TASK DESCRIPTION ::
Reproduce each of the lines word for word.

• • •

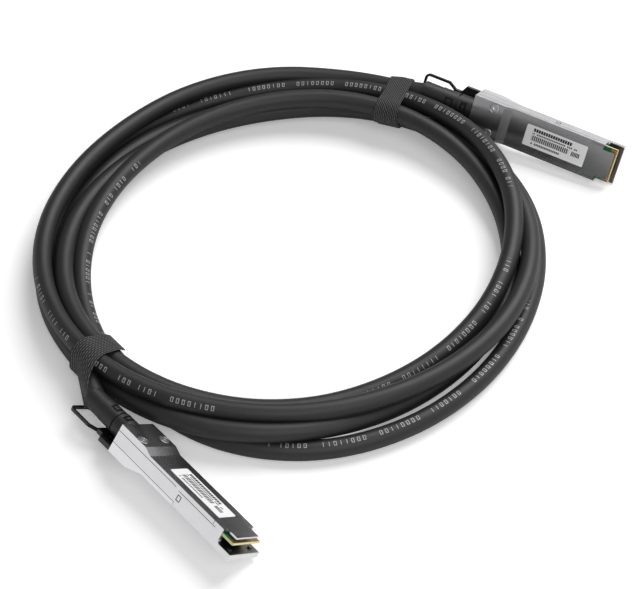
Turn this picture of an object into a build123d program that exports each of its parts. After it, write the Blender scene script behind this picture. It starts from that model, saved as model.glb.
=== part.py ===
from build123d import *
import math
import os

os.makedirs("parts", exist_ok=True)

# A direct attach copper cable of 3 m: one round jacketed cord wound into a flat coil, held by two
# woven straps, with a pluggable metal connector, a pull tab and a moulded sleeve on each end.
# A connector is built in its own frame: x runs forward from the back of its head, y across it,
# z up from the underside of its plug, and the label is on top. All lengths are in millimetres.

# Cord and coil: the turns at the four corners of the bundle, each given by its distance from the
# coil's axis and its height, at a few angles round the coil. Order: inner low, inner high, outer high,
# outer low.
CORD_DIAMETER = 8.4
COIL_CENTRE = (-27.8, 29.3)
BACK_SECTIONS = {
    90: [(94.0, 5.0), (92.4, 16.0), (115.4, 12.0), (108.0, 5.0)],
    120: [(92.0, 5.0), (88.9, 13.6), (110.8, 12.7), (109.6, 4.3)],
    155: [(93.0, 5.0), (88.6, 11.8), (107.6, 12.3), (109.6, 4.4)],
    190: [(93.2, 4.6), (93.0, 8.0), (109.0, 14.0), (109.0, 4.5)],
}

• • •

WRITTEN RESPONSE ::
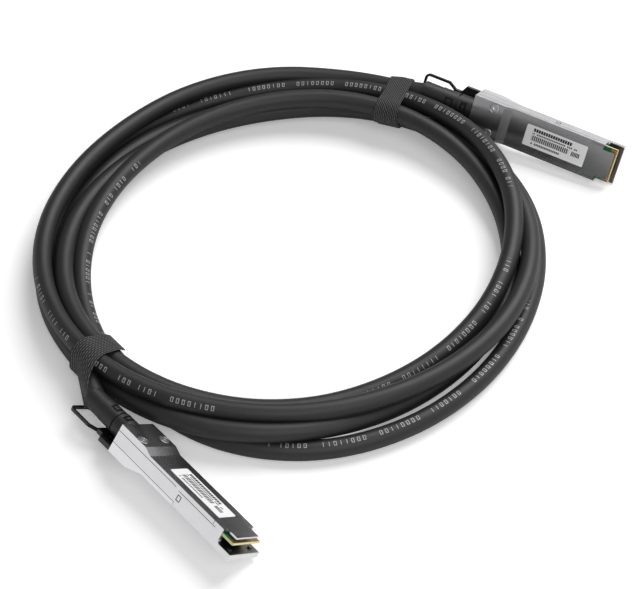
Turn this picture of an object into a build123d program that exports each of its parts. After it, write the Blender scene script behind this picture. It starts from that model, saved as model.glb.
=== part.py ===
from build123d import *
import math
import os

os.makedirs("parts", exist_ok=True)

# A direct attach copper cable of 3 m: one round jacketed cord wound into a flat coil, held by two
# woven straps, with a pluggable metal connector, a pull tab and a moulded sleeve on each end.
# A connector is built in its own frame: x runs forward from the back of its head, y across it,
# z up from the underside of its plug, and the label is on top. All lengths are in millimetres.

# Cord and coil: the turns at the four corners of the bundle, each given by its distance from the
# coil's axis and its height, at a few angles round the coil. Order: inner low, inner high, outer high,
# outer low.
CORD_DIAMETER = 8.4
COIL_CENTRE = (-27.8, 29.3)
BACK_SECTIONS = {
    90: [(94.0, 5.0), (92.4, 16.0), (115.4, 12.0), (108.0, 5.0)],
    120: [(92.0, 5.0), (88.9, 13.6), (110.8, 12.7), (109.6, 4.3)],
    155: [(93.0, 5.0), (88.6, 11.8), (107.6, 12.3), (109.6, 4.4)],
    190: [(93.2, 4.6), (93.0, 8.0), (109.0, 14.0), (109.0, 4.5)],
}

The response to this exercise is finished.